Parkinson’s disease is not yet curable. Several classes of drugs have been found that reduce the symptoms. Numerous researchers are working towards understanding the pathophysiology and developing new therapy targets for the disease.
Some of the notable areas of Parkinson’s disease research include:
Stem cell therapy in Parkinson’s disease
Researchers, led by a team at the University of Edinburgh have successfully used skin samples from a patient to create brain nerve cells. This could help scientists understand the actual cause behind death of the brain’s neurons.
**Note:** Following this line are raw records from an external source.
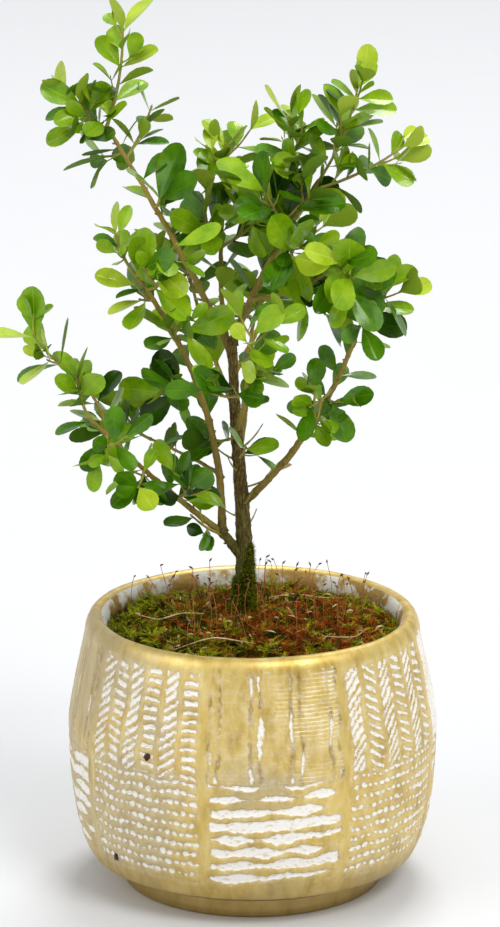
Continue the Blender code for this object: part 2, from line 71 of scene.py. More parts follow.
def newMaterial(name):
    material = bpy.data.materials.new(name)
    material.use_nodes = True
    tree = material.node_tree
    shader = tree.nodes["Principled BSDF"]
    place = addNode(tree, "TexCoord").outputs["Object"]
    # patterns are drawn in millimetres
    inMm = addNode(tree, "VectorMath", {0: place, "Scale": 1000.0}, operation="SCALE").outputs[0]
    return material, tree, shader, inMm


def deselectAll():
    if bpy.context.object and bpy.context.object.mode != "OBJECT":
        bpy.ops.object.mode_set(mode="OBJECT")
    bpy.ops.object.select_all(action="DESELECT")


def pickOnly(*pieces):
    deselectAll()
    for piece in pieces:
        piece.select_set(True)
    bpy.context.view_layer.objects.active = pieces[0]


def applyModifiers(piece):
    pickOnly(piece)
    for modifier in list(piece.modifiers):
        bpy.ops.object.modifier_apply(modifier=modifier.name)


def hand(piece, nodes):
    # the piece goes with the plant and stands for its solids
    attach(piece, "root")
    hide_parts(*nodes)


def unit(vector):
    return vector / np.linalg.norm(vector)


def meshPiece(name, points, faces, slots, materials):
    # one piece out of many small shapes, points in millimetres
    mesh = bpy.data.meshes.new(name)
    mesh.from_pydata(np.asarray(points, float) * mm, [], faces)
    mesh.polygons.foreach_set("material_index", slots)
    mesh.polygons.foreach_set("use_smooth", [True] * len(faces))
    mesh.set_sharp_from_angle(angle=math.radians(55))
    for material in materials:
        mesh.materials.append(material)
    piece = bpy.data.objects.new(name, mesh)
    bpy.context.scene.collection.objects.link(piece)
    return piece


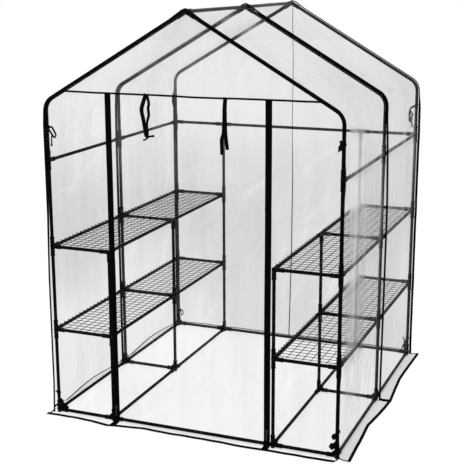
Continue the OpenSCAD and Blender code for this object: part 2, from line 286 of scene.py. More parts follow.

It will also make it easier to test new drugs which could slow or halt progress of the disease.
The researchers, working in collaboration with University College London (UCL) and funded by a £300,000 grant from the charity Parkinson's UK have pioneered in stem cell development and use in the disease. The aim is to eventually find drugs that can prevent the death of neurons.
Much has been studied to detect the genes that can raise the risk of developing Parkinson’s disease. In a large genetic study five new common risk genes have been discovered, bringing the tally of genetic susceptibility genes to 11. The researchers found that presence of these specific genes raised the risk by 2.5 times. Assuming a prevalence of Parkinson's of 0.14% in the general population, the risk would increase to 0.35% in the highest risk group.
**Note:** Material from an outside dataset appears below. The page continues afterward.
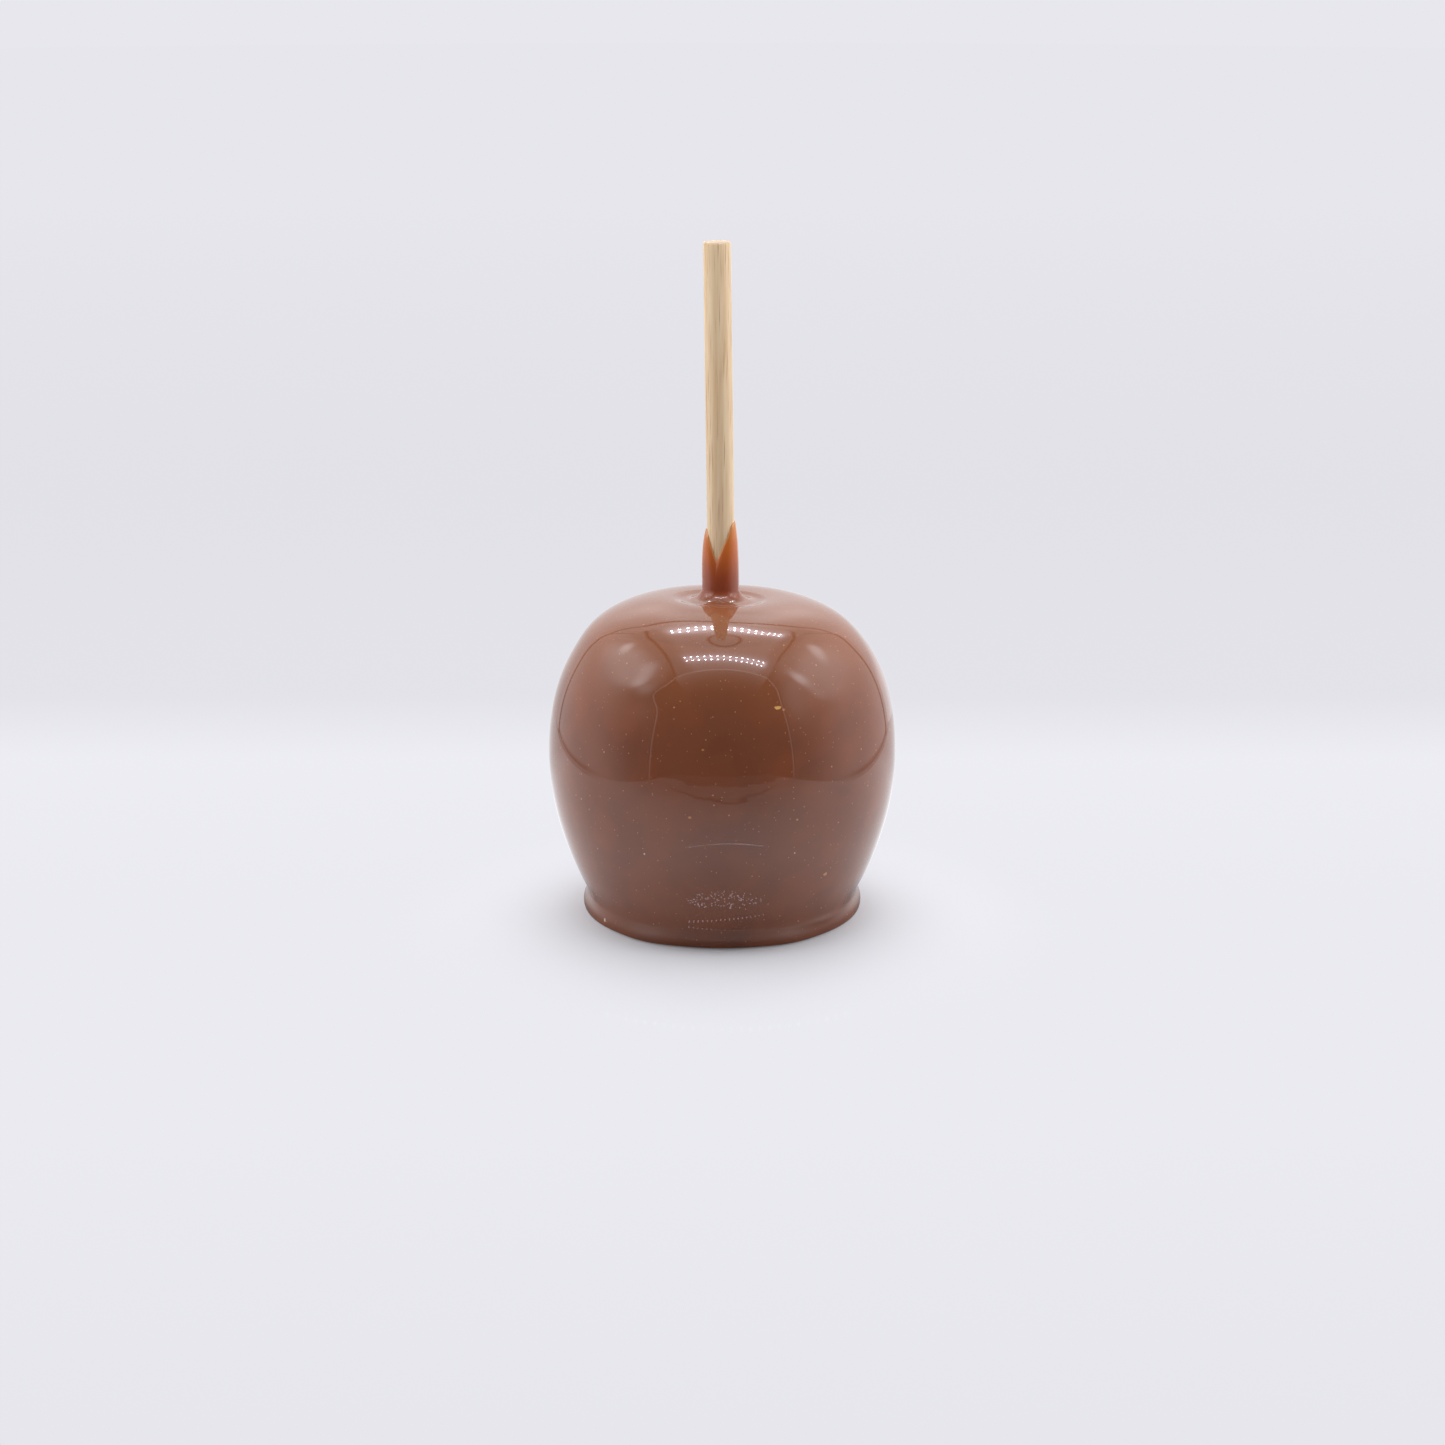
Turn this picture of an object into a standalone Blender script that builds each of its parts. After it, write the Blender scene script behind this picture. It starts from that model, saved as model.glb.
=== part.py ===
"""A chocolate caramel apple on a wooden stick, standing on the flat foot that its coat set into.

The origin is the middle of the foot's underside, on the surface that the apple stands on. +Z is up and -Y is
the front. Sizes are in metres. Azimuths are in degrees, 0 at the front and positive towards +X.
"""
import math

import bmesh
import bpy
import numpy as np
from mathutils import Vector

MM = 0.001
GAP = 0.3 * MM                    # left between the coat and the stick

# Stick: a quarter inch dowel, five and a half inches long, that leans a little to the left
STICK_RADIUS = 3.175 * MM
STICK_LENGTH = 139.7 * MM
STICK_TOP = 158.8 * MM
STICK_EDGE = 0.4 * MM             # the worn edge round each cut end
STICK_LEAN = 0.73                 # degrees, towards -X going up
STICK_X_AT_CREST = -0.1 * MM      # where its axis passes the top of the coat
STICK_SIDES = 48
WOOD_COLOUR = (0.62, 0.45, 0.28)
WOOD_ROUGHNESS = 0.55

# Coat: foot, flank and shoulder of the turned shape
FOOT_RADIUS = 33.25 * MM
FOOT_UNDERSIDE_RADIUS = 32.6 * MM
FOOT_LOWEST_RING = 0.5 * MM       # the rolled edge starts this far over the ground
FOOT_TOP = 4.6 * MM
FOOT_BULGE_HEIGHT = 1.5 * MM      # where the rolled edge is widest
FOOT_BULGE = 0.33 * MM
CREASE_SOFTNESS = (0.6 * MM, 1.1 * MM)  # how softly the foot runs into the flank, at the sides and in front
CREASE_FADE = (4.0 * MM, 14.0 * MM)
FRONT_SPAN = (80, 40)             # degrees from the front between which the ledge over the foot dies out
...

Yet another study by US researchers showed that the immune system may have a key role in the development of Parkinson's disease. In their 20-year study of 4,000 people, half with Parkinson's disease, the team of researchers found an association between genes controlling immunity and the diseased condition.
Gene therapy has been studied widely in the treatment of Parkinson’s disease.
A recent clinical trial by US researchers has shown success with gene therapy. The small study in The Lancet Neurology used a virus to add genes to brain cells. This caused improvement in symptoms in half of patients.
The procedure involves using a non-infectious virus to carry the gene into a part of the brain called the subthalamic nucleus (STN). The gene used leads to the production of an enzyme called glutamic acid decarboxylase (GAD). This is the enzyme that catalyses the production of a neurotransmitter called GABA. GABA acts as a direct inhibitor on the overactive cells in the STN. Patients with Parkinson's have reduced levels of a chemical - GABA – in their STN.
Neuroprotective treatments have been researched in detail. These agents could protect neurons from cell death and slow the progress of the disease. Agents currently under investigation as neuroprotective agents include anti-apoptotic drugs (CEP 1347 and CTCT346), lazaroids, bioenergetics, antiglutamatergic agents etc.
Others that have been used include monoamine oxidase inhibitors selegiline and rasagiline, dopamine agonists, and the complex I mitochondrial fortifier coenzyme Q10.
Nutrients and others
Nutrients have been tried in clinical trials in patients with Parkinson’s disease. The L-dopa precursor L-tyrosine was shown to relieve an average of 70% of symptoms. Ferrous iron, the essential cofactor for L-dopa biosynthesis was shown to relieve between 10% and 60% of symptoms in some patients. Efficacy has also been noted with THFA, NADH, and pyridoxine—coenzymes and coenzyme precursors involved in dopamine biosynthesis.
Research has shown that people who take ibuprofen on a regular basis have a lower risk of developing Parkinson's disease. In studies of more than 135,000 men and women regular users of ibuprofen were 40% less likely to develop Parkinson's. But like all NSAIDs, ibuprofen can cause worrying side effects, like an increased risk of gastrointestinal bleeding.